MR: Carlene, I literally asked Linda Ronstadt this about a half hour ago and now it's your turn! What advice do you have for new artists?

CC: Oh, be unique. Be yourself. And every person is unique. Don't try to be like somebody else. You'll be miserable. You need to be yourself and don't ever get a big head. Remain true to yourself and write songs. Try to write good ones, but write songs. And Linda Ronstadt was always a big influence on me! When I was twelve or thirteen, we went to see Kris Kristofferson open for her at The Troubadour, and mom and John and myself and Rosie went and they let me and Rosie in because we were with John and June. We got all dressed up and when Linda Ronstadt came on, she had a blue jean miniskirt on and a tambourine in her hand and she sang her ass off. I was like, "I wanna do that. When I grow up I want to do that!"

MR: Wow, what a great connection, I'm glad I obnoxiously phrased the question the way I did, thank you. So there's that wild mélange at the end of the album, "The Winding Stream." How did that come together and how special was that for you?

CC: That's from a record that we had done. I worked with them for two years, around '86 and '87, and I was up in arms about the fact that The Carter Family didn't have a record deal and they hadn't done a record together--Helen, Anita and mom. I was just like, "Come on! We've got to go in the studio! We've got to get this going." Cowboy Jack said--he called me The Dixie Darling--"Let's strike up The Dixie Darling and get in there!" So we recorded like forty-four songs in the space of four or five days. If you go back into one of my old albums, I think it's Little Acts Of Treason, "The Winding Stream" is on there and I ended up with some of the masters of those recordings to do with as I wanted. I just wanted their voices, so we took Cowboy's acoustic guitar and we played along to all of us singing, that's why John's on there and mom and Helen and Anita. It was always one of my favorite songs that I played live when I worked with them and through the years any time I didn't know what to do musically, didn't know where I was going on the next record or had questions about it I would go back and infiltrate The Carter Family and get a dose of where I come from. It worked for me very well, maybe not in chart success so much, but it definitely was inspiring. I needed to be with my family at that point in time, and it was awesome. That's where it came from, an album that I think only came out on vinyl and cassette. I think it was just called The Carter Family The Wildflower. But how many albums have been called The Wildflower? It was really cute though because on the cassette, it would say, "Helen, June and Anita and Carlene, playing their own instruments!" Like, "Wow, they're girls that can actually play!"
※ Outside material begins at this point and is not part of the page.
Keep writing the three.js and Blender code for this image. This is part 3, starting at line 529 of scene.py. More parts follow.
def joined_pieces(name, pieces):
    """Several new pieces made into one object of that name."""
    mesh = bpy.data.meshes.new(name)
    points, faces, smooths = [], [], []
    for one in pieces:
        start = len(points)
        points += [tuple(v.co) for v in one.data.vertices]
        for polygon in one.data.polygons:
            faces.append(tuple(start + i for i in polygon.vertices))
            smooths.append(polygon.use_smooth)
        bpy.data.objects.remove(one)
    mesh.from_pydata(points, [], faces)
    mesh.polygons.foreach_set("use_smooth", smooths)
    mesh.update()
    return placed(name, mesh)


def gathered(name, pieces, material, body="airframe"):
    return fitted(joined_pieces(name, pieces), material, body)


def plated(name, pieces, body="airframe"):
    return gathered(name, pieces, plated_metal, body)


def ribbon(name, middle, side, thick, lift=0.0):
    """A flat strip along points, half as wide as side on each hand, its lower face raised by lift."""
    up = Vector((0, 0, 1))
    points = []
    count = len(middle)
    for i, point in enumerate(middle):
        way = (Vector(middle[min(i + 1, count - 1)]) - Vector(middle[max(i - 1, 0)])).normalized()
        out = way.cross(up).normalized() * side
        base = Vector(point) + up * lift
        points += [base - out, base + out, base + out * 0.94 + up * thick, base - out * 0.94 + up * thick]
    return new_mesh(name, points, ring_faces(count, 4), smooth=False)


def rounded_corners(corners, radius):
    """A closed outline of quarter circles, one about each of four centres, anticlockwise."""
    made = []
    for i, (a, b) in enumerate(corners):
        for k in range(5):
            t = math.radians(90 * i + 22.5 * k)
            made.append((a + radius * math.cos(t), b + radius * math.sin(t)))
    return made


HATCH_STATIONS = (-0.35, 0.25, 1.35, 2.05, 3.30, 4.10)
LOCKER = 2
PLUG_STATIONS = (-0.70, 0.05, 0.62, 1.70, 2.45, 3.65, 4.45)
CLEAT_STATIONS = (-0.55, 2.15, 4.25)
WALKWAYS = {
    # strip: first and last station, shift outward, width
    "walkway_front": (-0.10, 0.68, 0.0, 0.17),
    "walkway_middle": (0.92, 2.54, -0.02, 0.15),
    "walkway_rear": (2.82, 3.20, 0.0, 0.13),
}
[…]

MR: [laughs] You said "cute," which reminds me, one of the "cutest" moments I've heard on record is when you got that telephone call from Nick Lowe and Paul Carrack and you accept the operator's connection on "How I Wish That You Were Mine."
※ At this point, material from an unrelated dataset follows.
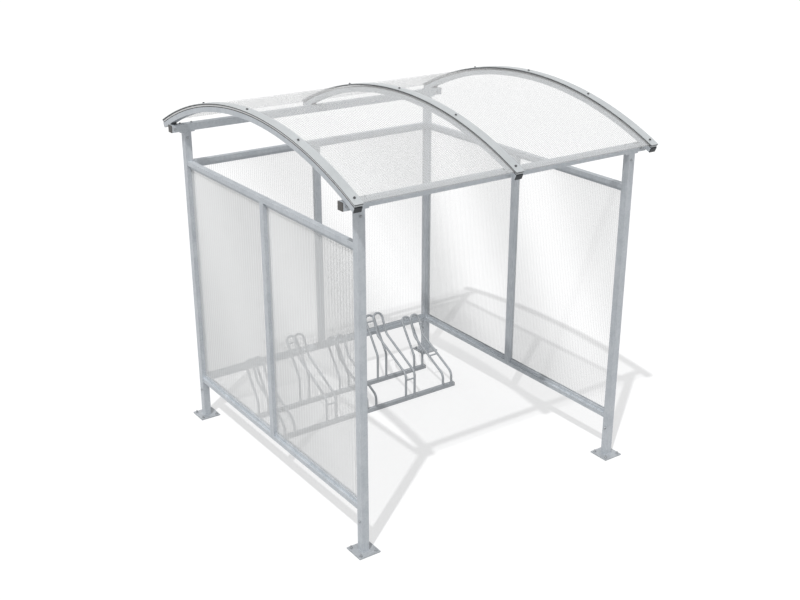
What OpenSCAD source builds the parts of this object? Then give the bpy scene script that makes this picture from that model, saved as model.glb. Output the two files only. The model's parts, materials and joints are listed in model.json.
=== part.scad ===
// Curved-roof cycle shelter with a five-place cycle rack. Millimetres, +Z up.
// +X runs to the right along the open front, +Y runs to the back wall.

/* [Frame] */
// width of each square post
post_w = 50; // [40:1:70]
// distance between post centres along the open front
post_pitch_x = 2056; // [1950:1:2600]
// distance between post centres from front to back
post_pitch_y = 2172; // [2050:1:2600]
// height of the underside of the eaves beams
beam_under_z = 2192; // [2060:1:2500]
// height and depth of each eaves beam
beam_w = 50; // [40:1:70]
// how far each beam tube runs past the outer arch
beam_past = 6; // [2:1:40]
// thickness of the plastic caps on beam and arch ends
cap_t = 5; // [3:0.5:8]

/* [Feet] */
// side of each square foot plate
foot_plate_w = 150; // [130:1:200]
// thickness of each foot plate
foot_plate_t = 8; // [5:0.5:15]
// distance between anchor holes in a foot plate
foot_hole_pitch = 110; // [96:1:114]
// diameter of each anchor hole
foot_hole_d = 14; // [8:0.5:16]
// length of each head plate along its beam
head_plate_l = 104; // [80:1:160]
// thickness of each head plate
head_plate_t = 8; // [5:0.5:12]

/* [Roof] */
// outer radius of the roof arches
arch_r = 2750; // [2500:1:3600]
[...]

CC: Oh that's right! [laughs]

MR: Carlene, what do you think the legacy of The Carter Family will be like as the years go by?
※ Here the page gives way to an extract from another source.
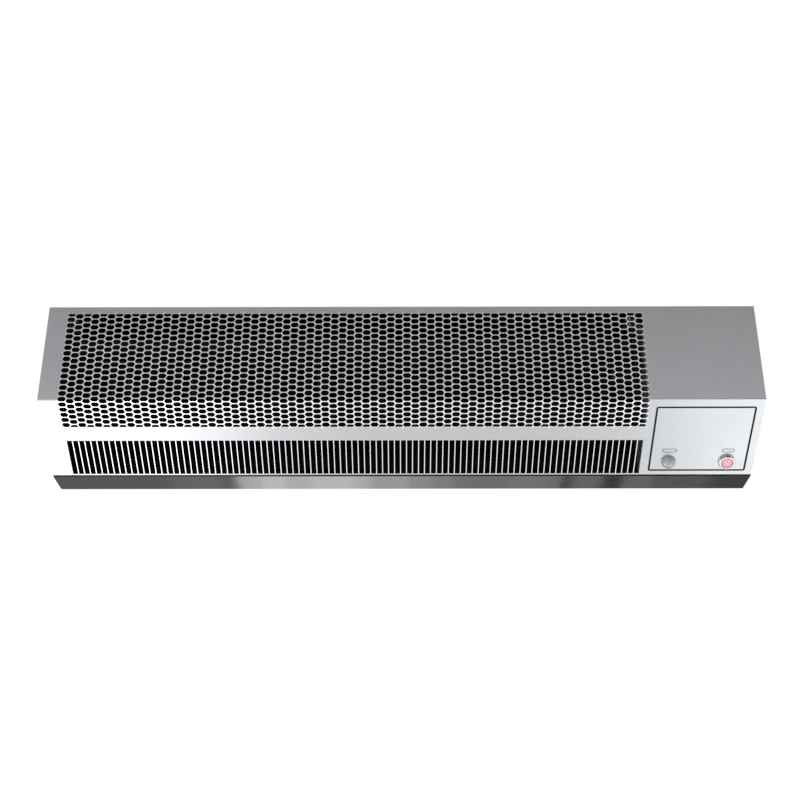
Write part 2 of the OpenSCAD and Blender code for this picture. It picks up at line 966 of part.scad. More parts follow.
lens_flange_t = 1.2;
lens_wall = 1;
// Depth of the sensor body's recess, in which the element sits
sensor_recess = 4;

module sensor_lens() {
    r = dome_d / 2;
    color("lightgray")
        through_slope(half_w - sensor_x, control_v)
            rotate_extrude() {
                intersection() {
                    difference() {
                        circle(r = r);
                        circle(r = r - lens_wall);
                    }
                    square([r, r]);
                }
                translate([r - lens_wall, -sheet_t - lens_flange_t])
                    square([lens_wall, sheet_t + lens_flange_t]);
                translate([r - lens_wall, -sheet_t - lens_flange_t])
                    square([sensor_body_d / 2 - r + lens_wall, lens_flange_t]);
            }
}

module sensor_body() {
    color("white")
        through_slope(half_w - sensor_x, control_v)
            translate([0, 0, -sheet_t - lens_flange_t - sensor_body_l])
                difference() {
                    cylinder(d = sensor_body_d, h = sensor_body_l);
                    translate([0, 0, sensor_body_l - sensor_recess])
                        cylinder(d = dome_d - 2 * lens_wall, h = sensor_recess + past);
                }
}

module sensor_element() {
    can_d = 9;
    can_l = 4.5;
    color("silver")
        through_slope(half_w - sensor_x, control_v)
            translate([0, 0, -sheet_t - lens_flange_t - sensor_recess])
                difference() {
                    cylinder(d = can_d, h = can_l);
                    translate([-can_d / 4, -can_d / 6, can_l - seat_gap])
                        cube([can_d / 2, can_d / 3, can_l]);
                }
}

module sensor_clip() {
    clip_l = 4;
    grip = 6;
    color("dimgray")
        through_slope(half_w - sensor_x, control_v)
            translate([0, 0, -sheet_t - clip_l])
                difference() {
                    cylinder(d = sensor_body_d + 2 * grip, h = clip_l, $fn = 8);
                    translate([0, 0, -past])
                        cylinder(d = sensor_body_d + 2 * push_gap, h = clip_l + 2 * past);
                }
}

cap_gap = 0.3;
cap_depth = 3;
cap_stem_d = 6;
cap_stem_l = 7;
cavity_l = cap_depth + button_travel + 1;
light_t = 0.8;
light_in = cap_d / 2 - 2.2;
light_out = cap_d / 2 - 0.8;
cap_top = bezel_h - 0.4;

module button_body() {
    edge = 0.8;
    back = -sheet_t - button_body_l;
    color("whitesmoke")
        through_slope(half_w - button_x, control_v)
            rotate_extrude()
                polygon([
                    [0, back],
                    [button_body_d / 2, back],
                    [button_body_d / 2, 0],
                    [bezel_d / 2, 0],
                    [bezel_d / 2, bezel_h - edge],
                    [bezel_d / 2 - edge, bezel_h],
                    [cap_d / 2 + cap_gap, bezel_h],
                    [cap_d / 2 + cap_gap, -cavity_l],
                    [cap_stem_d / 2 + cap_gap, -cavity_l],
                    [cap_stem_d / 2 + cap_gap, -cap_depth - cap_stem_l - button_travel - 1],
                    [0, -cap_depth - cap_stem_l - button_travel - 1]
                ]);
}

module button_cap() {
    color("gainsboro")
        through_slope(half_w - button_x, control_v)
            difference() {
                union() {
                    translate([0, 0, -cap_depth])
                        cylinder(d = cap_d, h = cap_depth + cap_top);
                    translate([0, 0, -cap_depth - cap_stem_l])
                        cylinder(d = cap_stem_d, h = cap_stem_l + past);
                }
                translate([0, 0, cap_top - light_t])
                    tube(2 * light_out + 2 * push_gap, 2 * light_in - 2 * push_gap, light_t + past);
            }
}

module button_light() {
    color("salmon")
        through_slope(half_w - button_x, control_v)
            translate([0, 0, cap_top - light_t])
                tube(2 * light_out, 2 * light_in, light_t);
}

module button_nut() {
    nut_l = 4;
    color("silver")
        through_slope(half_w - button_x, control_v)
            translate([0, 0, -sheet_t - nut_l])
                difference() {
                    cylinder(d = button_nut_af / cos(30), h = nut_l, $fn = 6);
                    translate([0, 0, -past])
                        cylinder(d = button_body_d + 2 * push_gap, h = nut_l + 2 * past);
                }
}

module button_terminals() {
    blade = [2.8, 0.5, 6];
    spread = button_body_d / 4;
    color("gold")
        through_slope(half_w - button_x, control_v)
            translate([0, 0, -sheet_t - button_body_l - blade[2]])
                for (x = [-1, 1], y = [-1, 1])
                    translate([x * spread - blade[0] / 2, y * spread - blade[1] / 2, 0])
                        cube(blade);
}

// ---------- electrics ----------

board_z = (-channel_h / 2 - sheet_t + bottom_z + 2 * sheet_t) / 2;
board_back = -sheet_t - standoff_h;
board_front = board_back - board_t;
board_mid = half_w - board_x;
board_corner = 5;
board_screw_d = 3;
// Sizes of what stands on the board: X, Y and Z
relay_size = [19, 16, 15];
transformer_core = [30, 26, 24];
transformer_bobbin = [20, 22, 32];
// Distance between the board's end, the relay and the transformer
relay_edge = 4.5;
relay_gap = 3.5;
relay_at = relay_edge + relay_size[0] / 2 - board_w / 2;
transformer_at = relay_at + relay_size[0] / 2 + relay_gap + transformer_core[0] / 2;

// Children at the board's four fixing holes, their Z pointing to the front
module at_board_corners(y) {
    for (x = [-1, 1], z = [-1, 1])
        translate([board_mid, y, board_z])
            translate([x * (board_w / 2 - board_corner), 0, z * (board_h / 2 - board_corner)])
                rotate([90, 0, 0])
                    children();
}

// A block on the board, placed from the board's middle
module on_board(x, z, size) {
    translate([board_mid + x - size[0] / 2, board_front - size[1], board_z + z - size[2] / 2])
        cube(size);
}

module circuit_board() {
    color("darkgreen")
        difference() {
            translate([board_mid - board_w / 2, board_front, board_z - board_h / 2])
                cube([board_w, board_t, board_h]);
            at_board_corners(board_back + past)
                cylinder(d = board_screw_d + 2 * seat_gap, h = board_t + 2 * past);
        }
}

module board_standoffs() {
    color("gold")
        at_board_corners(-sheet_t)
            difference() {
                cylinder(d = 2 * board_screw_d, h = standoff_h, $fn = 6);
                translate([0, 0, 2])
                    cylinder(d = board_screw_d, h = standoff_h);
            }
}

module board_screws() {
    color("silver")
        at_board_corners(board_front)
            pan_screw(board_screw_d, 2 * board_screw_d, board_screw_d / 2, standoff_h / 2);
}

module relay() {
    up = 8;
    color("royalblue")
        on_board(relay_at, up, relay_size);
}

module transformer() {
    up = 4;
    color("goldenrod") {
        on_board(transformer_at, up, transformer_core);
        on_board(transformer_at, up, transformer_bobbin);
    }
}

module terminal_block() {
    poles = 6;
    pitch = 7.5;
    well_d = 4.5;
    well_depth = 4;
    size = [poles * pitch, 12, 11];
    down = 21;
    first_x = board_mid + transformer_at - (poles - 1) / 2 * pitch;
    color("seagreen")
        difference() {
            on_board(transformer_at, -down, size);
            for (i = [0 : poles - 1])
                translate([first_x + i * pitch, board_front - size[1] - past, board_z - down])
                    rotate([-90, 0, 0])
                        cylinder(d = well_d, h = well_depth + past);
        }
}

module fuse_holder() {
    fuse_d = 5.2;
    fuse_l = 20;
    place = [board_w / 2 - 34, board_h / 2 - 6];
    clip = [4, fuse_d + 2, fuse_d + 2];
    color("lightcyan") {
        translate([board_mid + place[0], board_front - fuse_d, board_z + place[1]])
            rotate([0, 90, 0])
                cylinder(d = fuse_d, h = fuse_l);
        for (x = [0, fuse_l])
            on_board(place[0] + x, place[1], clip);
    }
}

// Distance of the capacitor from the wall, the casing's top and the motor's front end
capacitor_back = 20;
capacitor_drop = 2;
capacitor_start = 10;
capacitor_y = -capacitor_d - capacitor_back;
capacitor_z = casing_top - sheet_t - capacitor_d / 2 - capacitor_drop;
capacitor_x0 = motor_x0 + capacitor_start;

module at_capacitor(x) {
    translate([x, capacitor_y, capacitor_z])
        rotate([90, 0, 90])
            children();
}

module capacitor() {
    tab = [0.8, 6, 8];
    color("aliceblue")
        at_capacitor(capacitor_x0) {
            cylinder(d = capacitor_d, h = capacitor_l);
            for (side = [-1, 1])
                translate([-tab[0] / 2, side * capacitor_d / 5 - tab[1] / 2, capacitor_l])
                    cube(tab);
        }
}

module capacitor_clip() {
    strap = 1;
    clip_l = 14;
    clip_w = capacitor_d + 16;
    foot_z = casing_top - sheet_t - capacitor_z - strap;
    color("silver")
        at_capacitor(capacitor_x0 + (capacitor_l - clip_l) / 2)
            difference() {
                union() {
                    cylinder(d = capacitor_d + 2 * strap + 2 * push_gap, h = clip_l);
                    translate([-clip_w / 2, foot_z, 0])
                        cube([clip_w, strap, clip_l]);
                    translate([-capacitor_d / 4, 0, 0])
                        cube([capacitor_d / 2, foot_z + strap / 2, clip_l]);
                }
                translate([0, 0, -past])
                    cylinder(d = capacitor_d + 2 * push_gap, h = clip_l + 2 * past);
            }
}

module cable_grommet() {
    lip = 2;
    lip_w = 2;
    color("black")
        translate([half_w - sheet_t - lip, -grommet_y, grommet_z])
            rotate([0, 90, 0])
                rotate_extrude()
                    polygon([
                        [grommet_bore / 2, 0],
                        [grommet_hole / 2 + lip_w, 0],
                        [grommet_hole / 2 + lip_w, lip - push_gap],
                        [grommet_hole / 2 - push_gap, lip - push_gap],
                        [grommet_hole / 2 - push_gap, lip + sheet_t + push_gap],
                        [grommet_hole / 2 + lip_w, lip + sheet_t + push_gap],
                        [grommet_hole / 2, 2 * lip + sheet_t],
                        [grommet_bore / 2, 2 * lip + sheet_t]
                    ]);
}

// ---------- fasteners ----------

module cover_screws() {
    color("gainsboro")
        for (x = cover_screw_xs)
            translate([x, cover_screw_y, top_z])
                pan_screw(screw_d, head_d, head_h, screw_l);
}

module end_cap_screws() {
    color("gainsboro")
        for (side = [-1, 1], y = cap_screw_ys)
            translate([side * cap_screw_x, y, casing_top])
                pan_screw(screw_d, head_d, head_h, screw_l);
}

module side_plate_screws() {
    color("gainsboro")
        for (x = plate_screw_xs, y = plate_screw_ys)
            translate([x, y, casing_top])
                pan_screw(screw_d, head_d, head_h, screw_l);
}

module bracket_screws() {
    color("gainsboro")
        on_axis(leg_x + bracket_t)
            for (a = bracket_screw_angles)
                rotate([0, 0, a])
                    translate([bracket_screw_r, 0, 0])
                        pan_screw(screw_d, head_d, head_h, bracket_t + guide_t + 1);
}

// ---------- the nodes ----------

front_cover();
rear_casing();
left_end_cap();
right_end_cap();
wall_rail();
left_side_plate();
right_side_plate();
volute();
tongue();
fan_wheel();
wheel_shaft();
drive_hub();
hub_screw();
bearing_bush();
bearing_rubber();
motor_stator();
motor_windings();
motor_rotor();
motor_shaft();
motor_front_shell();
motor_rear_shell();
motor_bolts();
motor_rubbers();
motor_bracket();
sensor_lens();
sensor_element();
sensor_body();
sensor_clip();
button_body();
button_cap();
button_light();
button_nut();
button_terminals();
circuit_board();
board_standoffs();
board_screws();
relay();
transformer();
terminal_block();
fuse_holder();
capacitor();
capacitor_clip();
cable_grommet();
cover_screws();
end_cap_screws();
side_plate_screws();
bracket_screws();
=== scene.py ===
"""Looks of a lift-door air curtain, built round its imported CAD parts.

Lengths in the dataclasses are millimetres in the part's own frame: X along the casing, the front
faces -Y, Z is up, and the wall is the plane Y = 0. Meshes are built in metres.
"""

import json
import logging
import math
from collections.abc import Sequence
from dataclasses import dataclass, field
from enum import Enum
from typing import ClassVar

import bmesh
import bpy
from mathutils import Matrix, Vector
from mathutils.geometry import delaunay_2d_cdt

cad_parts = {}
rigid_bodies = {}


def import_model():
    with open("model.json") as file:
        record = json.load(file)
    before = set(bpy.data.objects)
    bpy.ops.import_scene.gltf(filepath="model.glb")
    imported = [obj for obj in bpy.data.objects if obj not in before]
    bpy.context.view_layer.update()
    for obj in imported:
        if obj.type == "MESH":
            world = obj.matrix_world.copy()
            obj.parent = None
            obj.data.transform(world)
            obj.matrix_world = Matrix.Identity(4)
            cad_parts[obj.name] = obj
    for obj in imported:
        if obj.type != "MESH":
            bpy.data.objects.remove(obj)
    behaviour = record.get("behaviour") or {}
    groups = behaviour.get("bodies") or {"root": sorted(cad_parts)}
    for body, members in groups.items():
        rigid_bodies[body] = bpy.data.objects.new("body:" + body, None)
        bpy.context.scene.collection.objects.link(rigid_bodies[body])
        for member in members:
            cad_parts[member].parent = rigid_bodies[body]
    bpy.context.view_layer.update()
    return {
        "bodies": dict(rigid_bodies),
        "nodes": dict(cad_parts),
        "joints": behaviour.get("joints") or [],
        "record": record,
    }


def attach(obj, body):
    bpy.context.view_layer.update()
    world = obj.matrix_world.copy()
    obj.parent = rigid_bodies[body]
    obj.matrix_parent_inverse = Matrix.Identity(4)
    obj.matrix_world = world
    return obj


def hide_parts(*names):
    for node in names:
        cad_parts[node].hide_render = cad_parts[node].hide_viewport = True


LOG = logging.getLogger("air_curtain")
MM = 0.001
Point2 = tuple[float, float]
Colour = tuple[float, float, float]
WHITE_LIGHT = (1.0, 1.0, 1.0, 1.0)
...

CC: Well right now, I've got a couple of granddaughters. One of them, in particular that really plays the guitar. She's just eleven but she's crazy about it. She probably knows more historically than I do about The Carter Family. She wore my grandmother's dress to this thing at school and won the best presentation for "Famous Women You'd Like To Be," she put "Maybelle Carter" and showed them how to play "The Wildwood Flower" on the guitar, which I thought was really cute. My daughter's always played music, but she's raising kids and not ready to do it as much, she's a mommy, but I'm thinking my grandkids are probably going to be the one to carry it on. Same with John Carter's kids, too. His son Joseph has got quite a good voice and I think he will do well. Hopefully we'll just keep passing it down. Janette Carter, she really kept the fold alive up in Virginia, and now Rita, her daughter, and Dale are trying to keep the museum going up there. Go up to Carter Fold and get a good dose of what it was like up there.

MR: Nice. So it looks like in thirty or forty years, we could have a Carter or Cash in every group in America.

CC: [laughs] Let's hope so. That's why I'm asking for more grandchildren.